The performances are all stellar. Basil Rathbone remains the definitive Sherlock Holmes, even with many fine actors having appeared in the role in the past 65 years. He plays Holmes with dignity and intelligence rather than giving into the temptation to ham it up. He proves that audiences can accept an intelligent and unflappable figure with a textured, well-drawn performance. Nigel Bruce makes a good sidekick to Rathbone's Holmes. As I mentioned before, Watson is more sober-minded here, and his performance proves that Bruce could handle straight dramatic material. Richard Greene (Forever Amber) is top billed over Rathbone and Bruce, a fact that will no doubt leave many scratching their heads. He gives a fine performance as the mysterious and sympathetic Henry Baskerville. Also notable is John Carradine in a rare non-horror role as Baskerville butler Barryman (originally "Barrymore" in the novel but changed so as not to offend the Barrymore acting dynasty).
MPI has not spared any effort to give The Hound of the Baskervilles a top-notch DVD treatment.
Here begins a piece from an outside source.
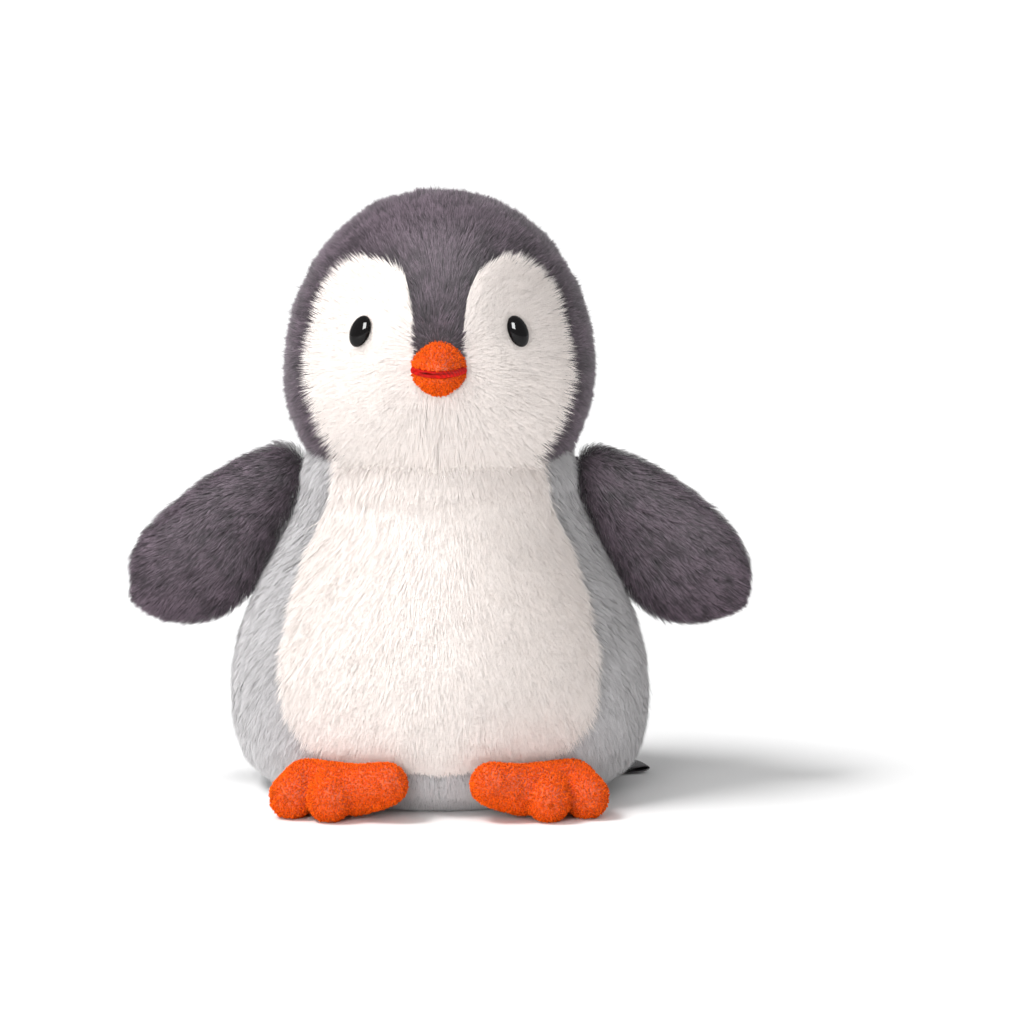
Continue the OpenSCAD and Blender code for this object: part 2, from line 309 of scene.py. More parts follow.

Their restorations of the twelve Universal-made Holmes films were superb, and they have done remarkable work here. For starters, they feature the uncut version of the film. For decades, the film had been trimmed to remove implications of Holmes's drug use. While those moments were restored for the original 1981 CBS Video release, the prints were in shoddy condition. MPI's restoration is stunningly beautiful. The crisp black-and-white photography has been restored to its original sheen. If you have only seen Hound on video or television, you owe it to yourself to see it on DVD. While some blemishes still remain and will most likely never disappear, the extraordinary depth of the original photography has been restored. Blacks and shadows are in perfect contrast. Whites are eerie and luminous. I could go on in my praise but I must move on.
Audio is a simple yet praiseworthy Dolby Digital 2.0 mono mix. The Hound of the Baskervilles was released with monaural sound, so to issue the audio any other way would be insane. Those of you who are skeptical that mono can sound great should listen to this or any of the other Holmes discs to dispel that notion. Dialogue is easy to comprehend, and the beautiful and effective score is heard in all its triumphant glory. What more do you want me to say? Other than one glaring glitch that is most likely a flaw in the source material, this is a great sound mix.
MPI has even provided some extra content. Holmes historian David Stuart Davies is once again called into action to provide a feature-length commentary track. His tracks for previous Holmes discs were classics, but his track for The Hound of the Baskervilles is even better. Armed with enough inside information to fill a book, Davies combines his knowledge with a genial, easygoing delivery that will have you listening to this track again and again. MPI also treats us to several theatrical trailers, for both this film and other Holmes films. The trailers are in full frame and in rough shape, but it is better to have them this way than not at all. A lively photo gallery concludes the extra content.
MPI offers this classic gem for a $19.99 suggested retail price. I'm not asking you to rush out and buy this disc. I'm telling you to. The remarkable restoration is more than worth the money. Holmes fans will need no encouragement.
All parties are acquitted. I pronounce the case of The Hound of the Baskervilles closed.